On February 10th, after a significant correction in the crypto market at the end of January, more and more investment institutions are turning their attention to artificial intelligence, hoping to reduce losses through algorithms or even find rebound opportunities. However, Anatoly Crachilov, CEO of asset management firm Nickel Digital, bluntly stated that AI is not a “savior during market downturns,” and that the true determinants of outcomes remain risk management and human judgment.
Nickel Digital’s latest survey shows that among the trading firms interviewed, approximately 96% of executives say that AI has become a core part of their investment process. These institutions collectively manage assets totaling about $14 trillion. But Crachilov emphasized that relying solely on models cannot replace human intervention. Machine learning and predictive systems excel at processing historical data but struggle to identify false information or abnormal fluctuations, which can lead to distorted automated decisions.
He pointed out that during recent market volatility, Nickel remains confident in its full-year performance, primarily due to strict risk control mechanisms. The company sets maximum drawdown limits for each fund manager. When volatility increases or thresholds are reached, strategies driven by AI must be forcibly paused to prevent the portfolio from suffering excessive losses.
Nickel employs a highly structured monitoring system, collecting over 100 million data points daily from underlying ledgers, yet still retains manual review processes. Crachilov mentioned that data sources can produce anomalies due to delays or errors—for example, showing a position as “zeroed out.” Relying entirely on automated systems in such cases could trigger unnecessary stop-losses, potentially amplifying losses.

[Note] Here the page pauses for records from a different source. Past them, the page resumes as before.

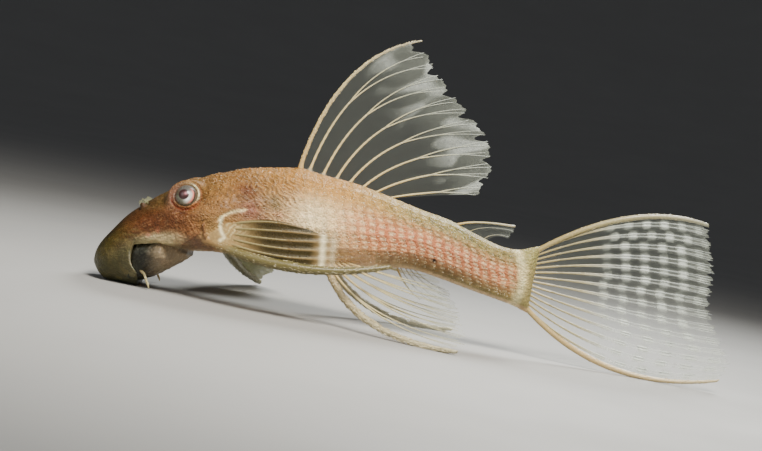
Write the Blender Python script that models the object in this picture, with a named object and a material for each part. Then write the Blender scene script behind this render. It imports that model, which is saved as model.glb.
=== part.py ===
"""A bristlenose pleco, life size and still, resting on lips, fins and tail.

+X runs from the snout to the tail, +Y to the fish's right and +Z up. The origin is
on the floor under the flat of the upper lip. Shapes are worked out in mm and made
in metres.
"""

import math

import bmesh
import bpy
import numpy as np
from mathutils import Matrix, Vector

MM = 0.001
GAP = 0.3
LEFT = -1
RIGHT = 1

# The body along X, snout to tail base: X, height of the back, height of the underside,
# half width, and the height of the widest level as a share of the depth.
SNOUT_X = -3.45
BODY_STATIONS = (
    (-3.45, 2.4, 2.4, 0.0, 0.50),
    (-3.15, 3.9, 1.45, 2.2, 0.40),
    (-2.6, 4.95, 1.45, 3.5, 0.34),
    (-1.7, 6.3, 2.3, 4.7, 0.30),
    (-0.2, 8.35, 3.7, 5.6, 0.28),
    (1.6, 10.05, 4.65, 6.4, 0.28),
    (3.6, 11.65, 5.2, 7.1, 0.29),
    (6.0, 13.4, 5.5, 7.9, 0.30),
    (8.4, 14.75, 5.6, 8.6, 0.32),
    (11.2, 15.9, 5.9, 9.1, 0.34),
    (13.5, 16.85, 6.0, 8.5, 0.36),
    (16.5, 17.6, 6.0, 8.0, 0.37),
    (19.4, 18.05, 6.05, 7.5, 0.38),
    (23.0, 17.7, 6.25, 7.0, 0.39),
    (27.0, 17.4, 6.75, 6.3, 0.41),
    (31.0, 16.7, 7.45, 5.5, 0.43),
    (35.6, 15.75, 8.2, 4.6, 0.46),
    (39.4, 15.1, 7.75, 3.8, 0.48),
    (43.4, 13.85, 7.05, 3.0, 0.50),
    (46.8, 13.05, 6.5, 2.3, 0.50),
    (48.8, 13.15, 6.15, 1.9, 0.50),
    (50.4, 13.8, 5.7, 1.5, 0.50),
)
# How square the cross-section is above and below its widest level (2 is an ellipse).
SECTION_STATIONS = (
    (-3.45, 2.2, 2.4),
    (2.0, 2.3, 2.8),
    (6.5, 2.35, 3.0),
    (11.0, 2.3, 2.9),
    (20.0, 2.0, 2.8),
    (35.0, 2.1, 2.3),
    (50.4, 2.3, 2.3),
)

# Where the head, the trunk and the tail are parted.
NECK_X = 9.8
HIP_X = 32.8
TAIL_END_X = 50.1

# The rows of bony plates on each flank, as angles round the section, and their pitch.
PLATE_ROWS = (-48, -20, 5, 32, 60, 90)
PLATE_PITCH = 1.72
PLATES_START_X = 13.2
PLATE_RISE = 0.24
ROW_RISE = 0.12
BELLY_ANGLES = (-90, -76, -62)

# The eye is a ball in a socket of the head, with a raised rim round it.
EYE_CENTRE = (7.05, 5.9, 12.1)
EYE_RADIUS = 1.5
EYE_LOOKS_UP = 25
EYE_LOOKS_BACK = -8
RIM_RADIUS = 1.67
RIM_THICKNESS = 0.32
RIM_OUT = 0.55

# Each nostril is a pit with a flap behind its front opening.
NOSTRIL_X = 1.75
NOSTRIL_ANGLE = 62
NOSTRIL_RADIUS = 0.45
FLAP_RADII = (0.3, 0.5, 1.05)

# The edge of the gill cover: X and the angle round the section.
GILL_LINE = ((8.2, -55), (8.7, -33), (9.0, -12), (9.25, 2), (9.55, 11))
GILL_GROOVE = 0.24

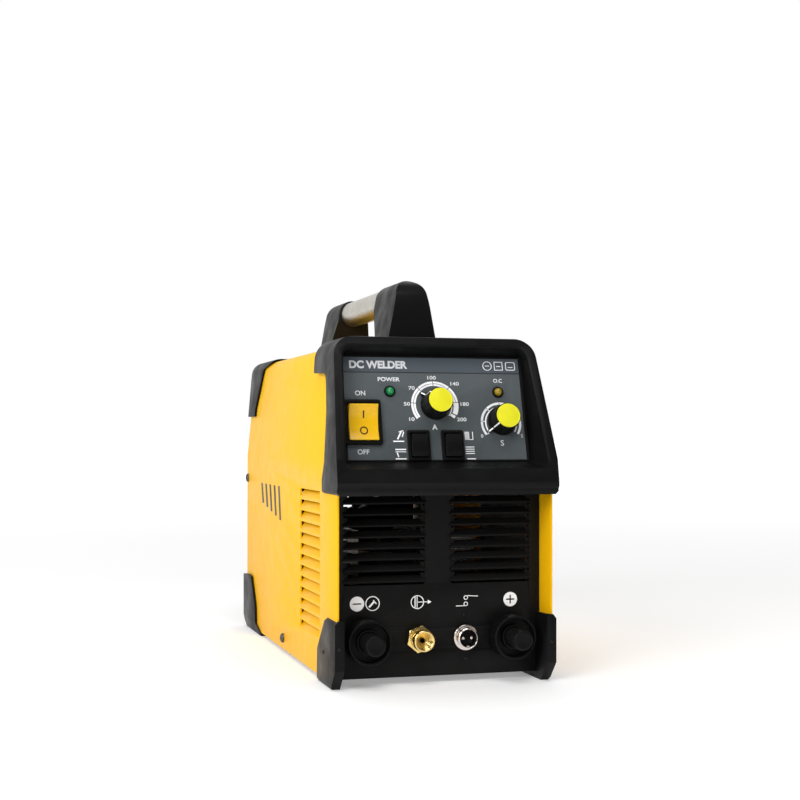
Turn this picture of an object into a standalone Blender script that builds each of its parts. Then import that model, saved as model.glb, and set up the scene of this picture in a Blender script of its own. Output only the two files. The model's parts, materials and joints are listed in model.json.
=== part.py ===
"""Portable inverter TIG welding machine: folded cover, moulded hood, front and rear hardware, and what is inside.

Lengths in this file are millimetres; the builder functions turn them into metres. x runs to the right as
seen from the front, y runs from the cover's front edge to the rear, and z runs up from the floor. The
"machine" empty carries all of it, so that the object's box is centred over the world origin.
"""

import math

import bmesh
import bpy
from mathutils import Matrix, Vector

MM = 0.001
GAP = 0.3

# Whole machine
FRONT_REACH = 9.0
REAR_REACH = 346.0
MIDDLE_Y = (REAR_REACH - FRONT_REACH) / 2
GUARD_HALF = 75.9

# Folded sheet cover
COVER_DEPTH = 338.0
COVER_SHEET = 1.2
COVER_FOOT = 3.0
COVER_TOP = 226.0
COVER_CORNER = 9.0
CORNER_X = 57.6
CORNER_Z = COVER_TOP - COVER_CORNER
KNEE_Z = 148.0
LEAN = math.atan(0.1044)
COVER_HALF = CORNER_X + COVER_CORNER / math.cos(LEAN) + (CORNER_Z - KNEE_Z) * math.tan(LEAN)
COVER_INNER = COVER_HALF - COVER_SHEET

# Side louvres, lanced into each side wall
LOUVRES = 13
LOUVRE_PITCH = 7.8
LOUVRE_FIRST = 127.2
LOUVRE_SLOT = 5.6
LOUVRE_PUSH = 3.2
LOUVRE_FRONT = 51.0
LOUVRE_REAR = 115.0

# Front feet: where their sloping face starts, its height and run, and the wall left behind it
TOE_Y = -2.2
TOE_RISE = 13.5
TOE_RUN = 12.7
TOE_WALL = 1.9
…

Charles Adams, the company’s investor relations director, added that the core goal is to eliminate single points of failure. Nickel’s multi-layered structure, managed by over 80 fund managers overseeing hundreds or even thousands of sub-accounts, helps prevent any single system or agent failure from jeopardizing overall fund security.
This stance highlights a reality: as the integration of cryptocurrency trading and AI accelerates, technology can enhance efficiency and insight, but in highly volatile markets, discipline, caution, and human risk control remain crucial to preventing systemic errors.